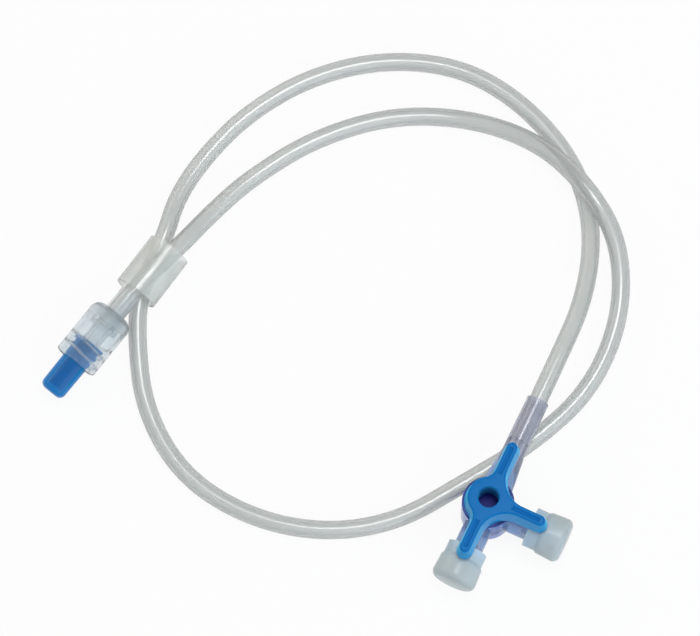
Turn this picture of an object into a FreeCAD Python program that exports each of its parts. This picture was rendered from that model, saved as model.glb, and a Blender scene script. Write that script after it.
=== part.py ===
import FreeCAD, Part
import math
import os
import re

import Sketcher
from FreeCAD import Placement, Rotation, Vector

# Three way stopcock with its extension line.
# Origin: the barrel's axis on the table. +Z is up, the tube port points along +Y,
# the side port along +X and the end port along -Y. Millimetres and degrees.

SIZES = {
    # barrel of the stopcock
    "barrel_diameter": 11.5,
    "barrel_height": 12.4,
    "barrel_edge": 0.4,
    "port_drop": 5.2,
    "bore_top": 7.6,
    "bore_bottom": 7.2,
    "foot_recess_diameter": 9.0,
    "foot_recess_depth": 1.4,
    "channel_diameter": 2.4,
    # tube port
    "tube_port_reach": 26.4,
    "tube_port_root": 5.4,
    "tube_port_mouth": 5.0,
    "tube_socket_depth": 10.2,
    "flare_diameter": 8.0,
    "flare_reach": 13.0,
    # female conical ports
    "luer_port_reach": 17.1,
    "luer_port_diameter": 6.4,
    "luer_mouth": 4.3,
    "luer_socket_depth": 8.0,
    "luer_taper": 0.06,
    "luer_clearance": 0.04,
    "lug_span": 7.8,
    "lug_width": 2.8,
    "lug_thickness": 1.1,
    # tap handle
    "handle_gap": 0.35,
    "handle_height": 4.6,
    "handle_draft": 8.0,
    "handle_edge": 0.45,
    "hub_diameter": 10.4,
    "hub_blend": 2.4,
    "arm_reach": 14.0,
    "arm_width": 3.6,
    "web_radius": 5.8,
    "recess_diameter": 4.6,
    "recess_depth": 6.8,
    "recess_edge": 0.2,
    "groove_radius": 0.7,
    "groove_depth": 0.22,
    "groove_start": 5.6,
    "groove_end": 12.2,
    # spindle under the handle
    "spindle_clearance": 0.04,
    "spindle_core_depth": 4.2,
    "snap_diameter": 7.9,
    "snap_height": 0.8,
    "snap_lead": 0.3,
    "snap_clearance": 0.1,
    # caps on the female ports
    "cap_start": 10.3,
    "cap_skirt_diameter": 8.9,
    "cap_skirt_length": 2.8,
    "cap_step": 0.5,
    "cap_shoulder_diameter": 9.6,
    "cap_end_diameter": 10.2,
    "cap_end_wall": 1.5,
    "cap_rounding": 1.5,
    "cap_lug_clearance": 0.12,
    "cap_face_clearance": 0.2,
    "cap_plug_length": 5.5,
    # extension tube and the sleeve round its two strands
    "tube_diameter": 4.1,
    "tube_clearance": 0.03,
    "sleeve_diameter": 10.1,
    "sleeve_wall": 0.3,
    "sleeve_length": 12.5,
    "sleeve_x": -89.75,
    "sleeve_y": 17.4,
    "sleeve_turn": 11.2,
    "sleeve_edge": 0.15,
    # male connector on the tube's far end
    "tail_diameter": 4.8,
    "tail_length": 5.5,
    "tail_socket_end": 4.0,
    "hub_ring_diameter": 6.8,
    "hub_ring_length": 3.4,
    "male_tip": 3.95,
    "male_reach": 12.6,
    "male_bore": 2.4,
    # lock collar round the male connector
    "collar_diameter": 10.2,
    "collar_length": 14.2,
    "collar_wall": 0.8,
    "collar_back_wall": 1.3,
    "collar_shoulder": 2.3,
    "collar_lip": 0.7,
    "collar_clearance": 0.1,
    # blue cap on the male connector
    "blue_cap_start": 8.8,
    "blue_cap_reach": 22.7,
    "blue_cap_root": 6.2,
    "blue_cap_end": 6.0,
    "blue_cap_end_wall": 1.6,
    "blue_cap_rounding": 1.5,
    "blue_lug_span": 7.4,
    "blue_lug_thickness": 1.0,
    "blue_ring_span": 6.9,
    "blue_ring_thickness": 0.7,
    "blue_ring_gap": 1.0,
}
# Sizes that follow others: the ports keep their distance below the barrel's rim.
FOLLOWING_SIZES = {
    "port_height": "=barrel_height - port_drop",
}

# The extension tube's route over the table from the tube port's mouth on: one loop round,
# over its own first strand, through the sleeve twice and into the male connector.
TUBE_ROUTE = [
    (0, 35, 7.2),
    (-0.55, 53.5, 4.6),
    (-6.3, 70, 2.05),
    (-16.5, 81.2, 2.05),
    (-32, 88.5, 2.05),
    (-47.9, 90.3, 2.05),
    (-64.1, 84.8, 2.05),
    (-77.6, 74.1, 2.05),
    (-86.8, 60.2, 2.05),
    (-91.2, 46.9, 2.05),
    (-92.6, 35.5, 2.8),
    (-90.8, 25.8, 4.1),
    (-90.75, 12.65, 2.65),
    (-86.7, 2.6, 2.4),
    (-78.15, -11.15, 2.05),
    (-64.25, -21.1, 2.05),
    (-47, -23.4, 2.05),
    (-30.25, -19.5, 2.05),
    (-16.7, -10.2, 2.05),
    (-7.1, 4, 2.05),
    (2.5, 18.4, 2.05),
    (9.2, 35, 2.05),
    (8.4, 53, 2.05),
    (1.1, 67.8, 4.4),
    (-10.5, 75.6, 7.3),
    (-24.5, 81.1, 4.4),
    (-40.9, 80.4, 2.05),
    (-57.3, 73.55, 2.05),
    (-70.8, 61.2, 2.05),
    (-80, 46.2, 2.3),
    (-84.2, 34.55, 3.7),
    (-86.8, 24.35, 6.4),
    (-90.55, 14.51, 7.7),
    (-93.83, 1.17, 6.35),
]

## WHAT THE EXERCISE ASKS
Give only the number of lines above that hold the string "FreeCAD".

## WORKED SOLUTION
3